2 (variable-sized) Buffers (A+B) to maintain and update sorted arrays.
When you push an element, you add it to the insertion heap via std::push_heap. Since the insertion heap is constant size, it can overflow. When that happens, you std::sort it backwards and std::merge it with the already sorted-sequence buffer (A) into the third (B), resizing them as needed. That will be the new sorted buffer and the old one can be discarded, i.e. you swap A and B for the next bulk operation. When you need the sorted sequence for iteration, you do the same. When you remove elements, you compare the top element in the heap with the last element in the sorted sequence and remove that (which is why you sort it backwards, so that you can pop_back instead of pop_front).
For reference, this idea is loosely based on sequence heaps.
Have you tried messing around with std::vector? As weird as it may sound it could be actually pretty fast because it uses continuous memory. If I remember correctly Bjarne Stroustrup was talking about this at Going Native 2012 (http://channel9.msdn.com/Events/GoingNative/GoingNative-2012/Keynote-Bjarne-Stroustrup-Cpp11-Style but I'm not 100% sure that it's in this video).
You save time with the binary search, but the insertion in random positions of the deque is slow. I would suggest an std::map instead.
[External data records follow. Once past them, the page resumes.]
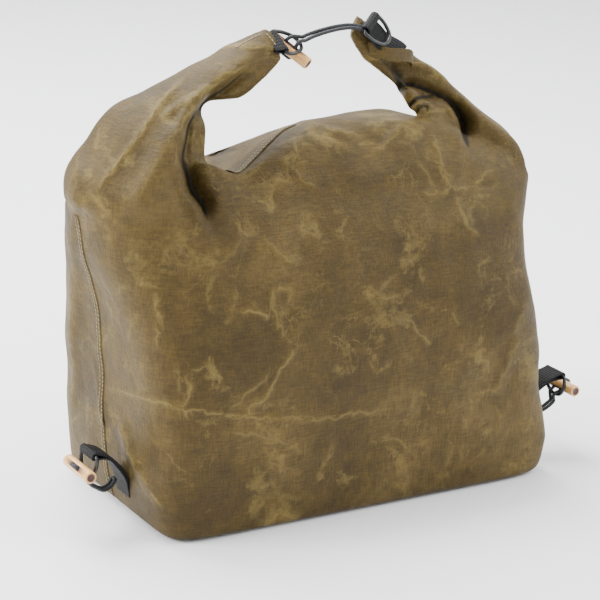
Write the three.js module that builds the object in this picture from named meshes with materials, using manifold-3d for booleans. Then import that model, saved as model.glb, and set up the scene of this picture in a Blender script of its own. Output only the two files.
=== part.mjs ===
// Roll-top waxed canvas pannier bag. Millimetres, +Z up, +X to the bag's right, +Y to its back.
// The origin is on the floor, under the middle of the bag and its two lower hooks.
import * as THREE from "three";
import { mergeVertices } from "three/addons/utils/BufferGeometryUtils.js";
import Module from "manifold-3d";

const wasm = await Module();
wasm.setup();

// ---- driving dimensions ----
const CANVAS = 2.4; // wall: canvas, lining and seam allowance together
const GAP = 0.3; // clearance between pieces that touch
const BASE_THICKNESS = 2.6;

// Outline of the filled body, level by level: how far it reaches to the left and right of the
// middle, its half depth, and how square its plan is.
const BODY_LEVELS = [
  { z: BASE_THICKNESS + GAP, left: 173, right: 173, depth: 96, square: 6 },
  { z: 30, left: 178, right: 175, depth: 98, square: 6 },
  { z: 80, left: 187, right: 177, depth: 100, square: 5 },
  { z: 130, left: 194, right: 178, depth: 100, square: 4.5 },
  { z: 180, left: 202, right: 186, depth: 96, square: 4 },
  { z: 220, left: 208, right: 197, depth: 82, square: 3.8 },
  { z: 245, left: 211, right: 198, depth: 66, square: 3.6 },
  { z: 262, left: 212, right: 190, depth: 50, square: 3.6 },
];
const SHOULDER_Z = 262; // level of the axis that the carry loop tips about
const HALF_SEGMENTS = 20;

const SEAM_WIDTH = 14;
const SEAM_THICKNESS = 1.4;
const SEAM_TOP_Z = 236;

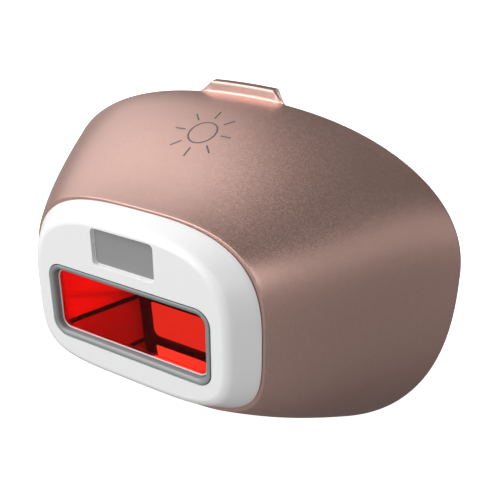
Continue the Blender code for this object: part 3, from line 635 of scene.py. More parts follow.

From your edit, it sounds like the delay is in copying - is it a complex object? Can you heap allocate and store pointers in the structure so each entry is created once only; you'll need to provide a custom comparitor that takes pointers, as the objects operator<() wouldn't be called. (The custom comparitor can simply call operator<())
EDIT:
Your own figures show it's the insertion that takes the time, not the 'sorting'. While some of that insertion time is creating a copy of your object, some (possibly most) is creation of the internal structure that will hold your object - and I don't think that will change between list/map/set/queue etc. IF you can predict the likely eventual/maximum size of your data set, and can write or find your own sorting algorithm, and the time is being lost in allocating objects, then vector might be the way to go.